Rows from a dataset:
━━━━━━━━━━━━━━━━━━━━━━━━━━━━━━

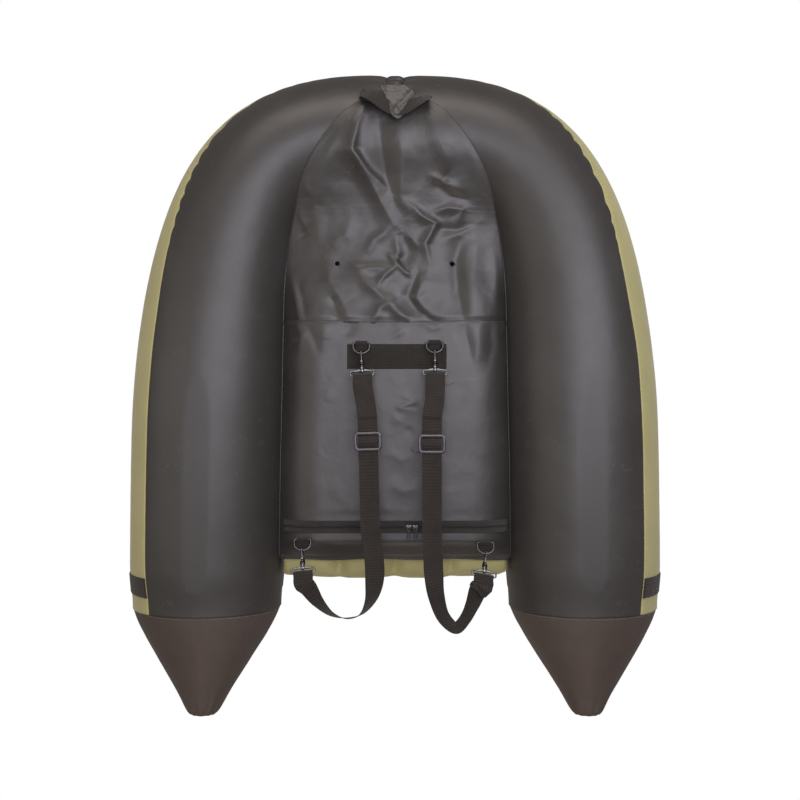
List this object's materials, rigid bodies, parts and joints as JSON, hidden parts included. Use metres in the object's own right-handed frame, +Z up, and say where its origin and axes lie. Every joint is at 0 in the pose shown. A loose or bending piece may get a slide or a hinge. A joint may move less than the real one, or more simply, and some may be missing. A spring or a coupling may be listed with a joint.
{
  "type": "float tube",
  "caption": "Inflatable float tube with a U-shaped hull, a channelled seat, a folding backrest, rear storage and a clip-on carrying harness.",
  "frame": {"origin": "centre of the footprint, on the surface that the hull lies on", "axes": "+Z up, +Y towards the closed end, -Y towards the two cones, +X towards the pontoon on the left when the boat is seen from below with its closed end up"},
  "size_m": [1.0932, 1.3272, 0.551],
  "materials": {
    "black_cloth": "satin PVC-coated black cloth",
    "olive_cover": "olive coated woven cloth",
    "cone_cloth": "brown-black coated cloth",
    "bladder_film": "smooth film",
    "webbing": "ribbed polypropylene webbing",
    "plated_steel": "gunmetal plating",
    "moulded_nylon": "moulded"
  },
  "bodies": {
    "hull": {"carry_handle": "webbing", "handle_grip": "black_cloth", "left_accent_band": "webbing", "left_backrest_strap": "webbing", "left_bladder": "bladder_film", "left_end_cone": "cone_cloth", "left_lower_skin": "black_cloth", "left_lower_swivel_eye": "plated_steel", "left_lower_tab": "webbing", "left_strap": "webbing", "left_upper_cover": "olive_cover", "left_upper_swivel_eye": "plated_steel", "left_upper_tab": "webbing", "left_valve": "moulded_nylon", "rear_cover": "olive_cover", "rear_gather": "black_cloth", "right_accent_band": "webbing", "right_backrest_strap": "webbing", "right_bladder": "bladder_film", "right_end_cone": "cone_cloth", "right_lower_skin": "black_cloth", "right_lower_swivel_eye": "plated_steel", "right_lower_tab": "webbing", "right_strap": "webbing", "right_upper_cover": "olive_cover", "right_upper_swivel_eye": "plated_steel", "right_upper_tab": "webbing", "right_valve": "moulded_nylon", "seat_cushion": "olive_cover", "seat_pocket_panel": "black_cloth", "seat_zipper": "webbing", "storage_floor": "black_cloth", "strap_patch": "webbing"},
    "left_upper_ring": {"left_upper_d_ring": "plated_steel"},
    "left_upper_hook": {"left_upper_hook": "plated_steel"},
    "left_upper_gate": {"left_upper_gate": "plated_steel"},
    "right_upper_ring": {"right_upper_d_ring": "plated_steel"},
    "right_upper_hook": {"right_upper_hook": "plated_steel"},
    "right_upper_gate": {"right_upper_gate": "plated_steel"},
    "left_lower_ring": {"left_lower_d_ring": "plated_steel"},
    "left_lower_hook": {"left_lower_hook": "plated_steel"},
    "left_lower_gate": {"left_lower_gate": "plated_steel"},
    "right_lower_ring": {"right_lower_d_ring": "plated_steel"},
    "right_lower_hook": {"right_lower_hook": "plated_steel"},
    "right_lower_gate": {"right_lower_gate": "plated_steel"},
    "left_adjuster": {"left_adjuster": "plated_steel"},
    "right_adjuster": {"right_adjuster": "plated_steel"},
    "zip_slider_1": {"seat_zip_slider_1": "plated_steel"},
    "zip_pull_1": {"seat_zip_pull_1": "plated_steel"},
    "zip_slider_2": {"seat_zip_slider_2": "plated_steel"},
    "zip_pull_2": {"seat_zip_pull_2": "plated_steel"},
    "backrest": {"backrest_cushion": "olive_cover"},
    "left_cap": {"left_valve_cap": "moulded_nylon"},
    "right_cap": {"right_valve_cap": "moulded_nylon"}
  },
  "joints": [
    {"name": "left_upper_ring_hinge", "type": "hinge", "parent": "hull", "child": "left_upper_ring", "pos_m": [0.067, 0.1097, 0.069], "axis": [1, 0, 0], "range_deg": [-1, 1]},
    {"name": "left_upper_hook_swivel", "type": "hinge", "parent": "hull", "child": "left_upper_hook", "pos_m": [0.0653, 0.05881, 0.04525], "axis": [-0.0537, -0.9047, -0.4226], "range_deg": [-25, 25]},
    {"name": "left_upper_gate_hinge", "type": "hinge", "parent": "left_upper_hook", "child": "left_upper_gate", "pos_m": [0.06604, 0.07131, 0.04325], "axis": [0.9982, -0.0593, 0], "range_deg": [0, 20], "stiffness_Nm_per_rad": 0.02, "springref_deg": -20.05},
    {"name": "right_upper_ring_hinge", "type": "hinge", "parent": "hull", "child": "right_upper_ring", "pos_m": [-0.08, 0.1115, 0.069], "axis": [1, 0, 0], "range_deg": [-1, 1]},
    {"name": "right_upper_hook_swivel", "type": "hinge", "parent": "hull", "child": "right_upper_hook", "pos_m": [-0.08, 0.06056, 0.04525], "axis": [0, -0.9063, -0.4226], "range_deg": [-25, 25]},
    {"name": "right_upper_gate_hinge", "type": "hinge", "parent": "right_upper_hook", "child": "right_upper_gate", "pos_m": [-0.08, 0.07308, 0.04325], "axis": [1, 0, 0], "range_deg": [0, 20], "stiffness_Nm_per_rad": 0.02, "springref_deg": -20.05},
    {"name": "left_lower_ring_hinge", "type": "hinge", "parent": "hull", "child": "left_lower_ring", "pos_m": [0.185, -0.2853, 0.0708], "axis": [1, 0, 0], "range_deg": [-1, 1]},
    {"name": "left_lower_hook_swivel", "type": "hinge", "parent": "hull", "child": "left_lower_hook", "pos_m": [0.18244, -0.33177, 0.03937], "axis": [-0.0809, -0.8251, -0.5592], "range_deg": [-25, 25]},
    {"name": "left_lower_gate_hinge", "type": "hinge", "parent": "left_lower_hook", "child": "left_lower_gate", "pos_m": [0.18367, -0.31915, 0.03936], "axis": [0.9952, -0.0976, 0], "range_deg": [0, 20], "stiffness_Nm_per_rad": 0.02, "springref_deg": -20.05},
    {"name": "right_lower_ring_hinge", "type": "hinge", "parent": "hull", "child": "right_lower_ring", "pos_m": [-0.182, -0.2919, 0.0708], "axis": [1, 0, 0], "range_deg": [-1, 1]},
    {"name": "right_lower_hook_swivel", "type": "hinge", "parent": "hull", "child": "right_lower_hook", "pos_m": [-0.17793, -0.33818, 0.03937], "axis": [0.1283, -0.8191, -0.5592], "range_deg": [-25, 25]},
    {"name": "right_lower_gate_hinge", "type": "hinge", "parent": "right_lower_hook", "child": "right_lower_gate", "pos_m": [-0.17989, -0.32565, 0.03936], "axis": [0.988, 0.1547, 0], "range_deg": [0, 20], "stiffness_Nm_per_rad": 0.02, "springref_deg": -20.05},
    {"name": "left_adjuster_slide", "type": "slide", "parent": "hull", "child": "left_adjuster", "axis": [-0.0264, -0.9997, 0], "range_m": [-0.006, 0.125]},
    {"name": "right_adjuster_slide", "type": "slide", "parent": "hull", "child": "right_adjuster", "axis": [0, -1, 0], "range_m": [-0.006, 0.122]},
    {"name": "zip_slider_1_slide", "type": "slide", "parent": "hull", "child": "zip_slider_1", "axis": [1, 0, 0], "range_m": [0, 0.17]},
    {"name": "zip_pull_1_hinge", "type": "hinge", "parent": "zip_slider_1", "child": "zip_pull_1", "pos_m": [-0.0281, -0.2606, 0.0687], "axis": [1, 0, 0], "range_deg": [0, 150]},
    {"name": "zip_slider_2_slide", "type": "slide", "parent": "hull", "child": "zip_slider_2", "axis": [1, 0, 0], "range_m": [-0.1, 0]},
    {"name": "zip_pull_2_hinge", "type": "hinge", "parent": "zip_slider_2", "child": "zip_pull_2", "pos_m": [-0.0415, -0.2606, 0.0687], "axis": [1, 0, 0], "range_deg": [0, 150]},
    {"name": "backrest_fold", "type": "hinge", "parent": "hull", "child": "backrest", "pos_m": [0, 0.0471, 0.222], "axis": [1, 0, 0], "range_deg": [0, 85]},
    {"name": "left_cap_turn", "type": "hinge", "parent": "hull", "child": "left_cap", "pos_m": [0.39721, 0.16647, 0.31319], "axis": [0.1548, 0.0758, 0.985], "range_deg": [0, 90]},
    {"name": "right_cap_turn", "type": "hinge", "parent": "hull", "child": "right_cap", "pos_m": [-0.39721, 0.16647, 0.31319], "axis": [-0.1548, 0.0758, 0.985], "range_deg": [0, 90]}
  ]
}
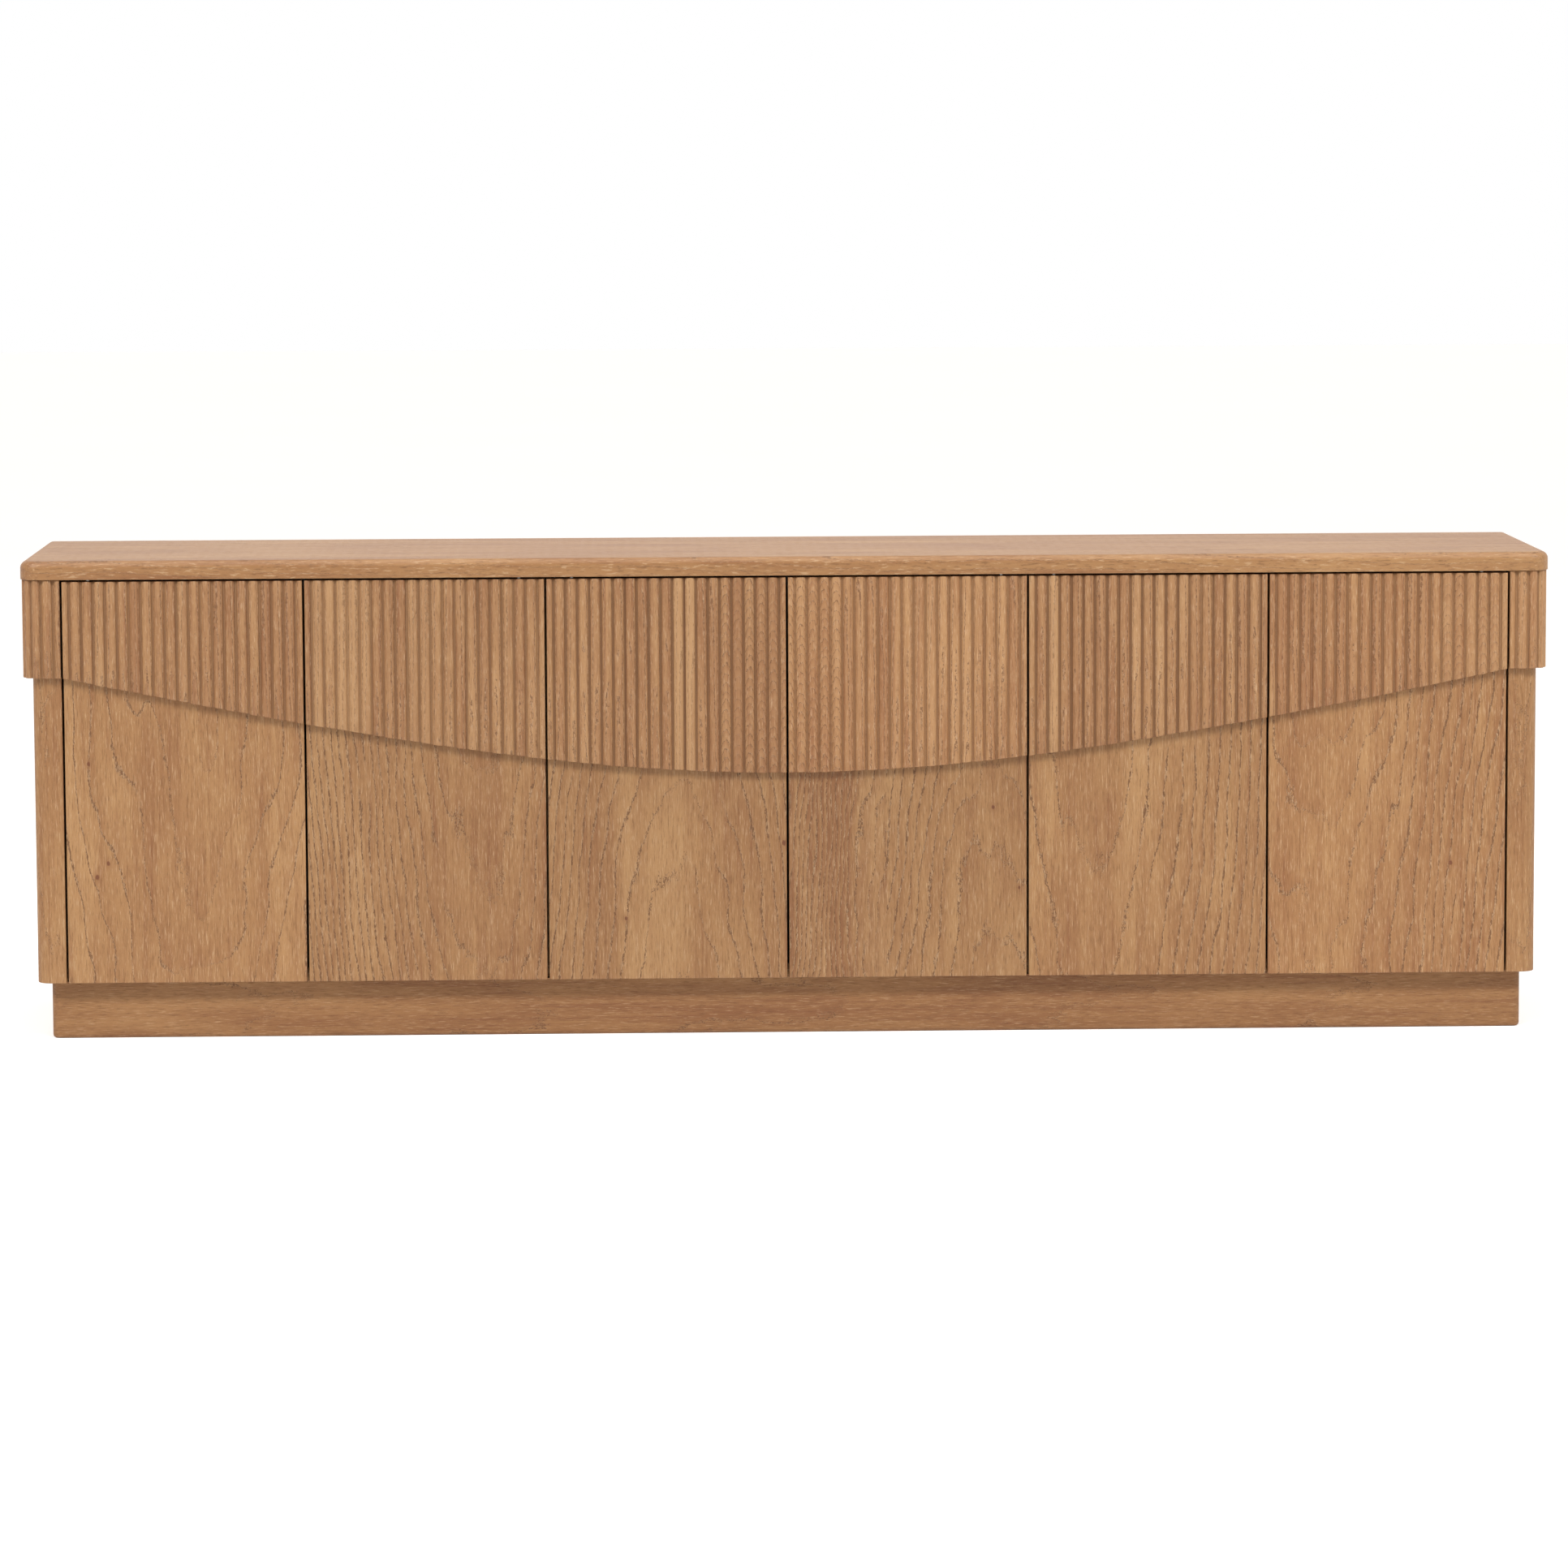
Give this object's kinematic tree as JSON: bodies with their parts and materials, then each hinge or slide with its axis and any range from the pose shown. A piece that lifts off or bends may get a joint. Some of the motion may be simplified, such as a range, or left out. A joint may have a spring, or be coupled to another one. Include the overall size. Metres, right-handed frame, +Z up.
{
  "type": "media cabinet",
  "caption": "Long low wooden media cabinet with hinged doors, a reeded apron with a wavy lower edge, and a set-back plinth.",
  "frame": {"origin": "middle of the footprint, on the floor", "axes": "+X to the right seen from the front, +Y from the front to the back, +Z up"},
  "size_m": [2.44, 0.49, 0.77],
  "materials": {
    "top_wood": "satin oak, brushed and lightly waxed",
    "door_wood": "matt oak, brushed, with pale filled grain",
    "reeded_wood": "matt oak, reeded",
    "inside_wood": "matt oak veneer",
    "plinth_wood": "matt oak",
    "steel": "zinc-plated",
    "nylon": "dark moulded nylon"
  },
  "bodies": {
    "root": {"bottom_panel": "inside_wood", "door_1_pivot_arm": "steel", "door_1_top_bush": "nylon", "door_2_pivot_arm": "steel", "door_2_top_bush": "nylon", "door_3_pivot_arm": "steel", "door_3_top_bush": "nylon", "door_4_pivot_arm": "steel", "door_4_top_bush": "nylon", "door_5_pivot_arm": "steel", "door_5_top_bush": "nylon", "door_6_pivot_arm": "steel", "door_6_top_bush": "nylon", "latch_1_housing": "nylon", "latch_2_housing": "nylon", "latch_3_housing": "nylon", "left_back_panel": "inside_wood", "left_corner_post": "door_wood", "left_partition": "inside_wood", "left_reeded_band": "reeded_wood", "left_shelf": "inside_wood", "left_side_panel": "door_wood", "middle_back_panel": "inside_wood", "middle_shelf": "inside_wood", "plinth_back": "plinth_wood", "plinth_front": "plinth_wood", "plinth_left_side": "plinth_wood", "plinth_right_side": "plinth_wood", "right_back_panel": "inside_wood", "right_corner_post": "door_wood", "right_partition": "inside_wood", "right_reeded_band": "reeded_wood", "right_shelf": "inside_wood", "right_side_panel": "door_wood", "top_panel": "top_wood"},
    "door_1": {"door_1_panel": "door_wood", "door_1_reeded_overlay": "reeded_wood", "door_1_top_pin": "steel"},
    "door_2": {"door_2_panel": "door_wood", "door_2_reeded_overlay": "reeded_wood", "door_2_top_pin": "steel"},
    "door_3": {"door_3_panel": "door_wood", "door_3_reeded_overlay": "reeded_wood", "door_3_top_pin": "steel"},
    "door_4": {"door_4_panel": "door_wood", "door_4_reeded_overlay": "reeded_wood", "door_4_top_pin": "steel"},
    "door_5": {"door_5_panel": "door_wood", "door_5_reeded_overlay": "reeded_wood", "door_5_top_pin": "steel"},
    "door_6": {"door_6_panel": "door_wood", "door_6_reeded_overlay": "reeded_wood", "door_6_top_pin": "steel"},
    "door_1_push_catch": {"door_1_plunger": "nylon"},
    "door_2_push_catch": {"door_2_plunger": "nylon"},
    "door_3_push_catch": {"door_3_plunger": "nylon"},
    "door_4_push_catch": {"door_4_plunger": "nylon"},
    "door_5_push_catch": {"door_5_plunger": "nylon"},
    "door_6_push_catch": {"door_6_plunger": "nylon"}
  },
  "joints": [
    {"name": "door_1_swing", "type": "hinge", "parent": "root", "child": "door_1", "pos_m": [-1.11218, -0.2255, 0.4], "axis": [0, 0, -1], "range_deg": [0, 90]},
    {"name": "door_2_swing", "type": "hinge", "parent": "root", "child": "door_2", "pos_m": [-0.42682, -0.2255, 0.4], "axis": [0, 0, 1], "range_deg": [0, 90]},
    {"name": "door_3_swing", "type": "hinge", "parent": "root", "child": "door_3", "pos_m": [-0.34268, -0.2255, 0.4], "axis": [0, 0, -1], "range_deg": [0, 90]},
    {"name": "door_4_swing", "type": "hinge", "parent": "root", "child": "door_4", "pos_m": [0.34268, -0.2255, 0.4], "axis": [0, 0, 1], "range_deg": [0, 90]},
    {"name": "door_5_swing", "type": "hinge", "parent": "root", "child": "door_5", "pos_m": [0.42682, -0.2255, 0.4], "axis": [0, 0, -1], "range_deg": [0, 90]},
    {"name": "door_6_swing", "type": "hinge", "parent": "root", "child": "door_6", "pos_m": [1.11218, -0.2255, 0.4], "axis": [0, 0, 1], "range_deg": [0, 90]},
    {"name": "door_1_catch_press", "type": "slide", "parent": "root", "child": "door_1_push_catch", "axis": [0, 1, 0], "range_m": [0, 0.003], "stiffness_N_per_m": 150},
    {"name": "door_2_catch_press", "type": "slide", "parent": "root", "child": "door_2_push_catch", "axis": [0, 1, 0], "range_m": [0, 0.003], "stiffness_N_per_m": 150},
    {"name": "door_3_catch_press", "type": "slide", "parent": "root", "child": "door_3_push_catch", "axis": [0, 1, 0], "range_m": [0, 0.003], "stiffness_N_per_m": 150},
    {"name": "door_4_catch_press", "type": "slide", "parent": "root", "child": "door_4_push_catch", "axis": [0, 1, 0], "range_m": [0, 0.003], "stiffness_N_per_m": 150},
    {"name": "door_5_catch_press", "type": "slide", "parent": "root", "child": "door_5_push_catch", "axis": [0, 1, 0], "range_m": [0, 0.003], "stiffness_N_per_m": 150},
    {"name": "door_6_catch_press", "type": "slide", "parent": "root", "child": "door_6_push_catch", "axis": [0, 1, 0], "range_m": [0, 0.003], "stiffness_N_per_m": 150}
  ]
}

━━━━━━━━━━━━━━━━━━━━━━━━━━━━━━

Work required.
State, as a number only, how many lines in the entries include "bodies".

The output.
4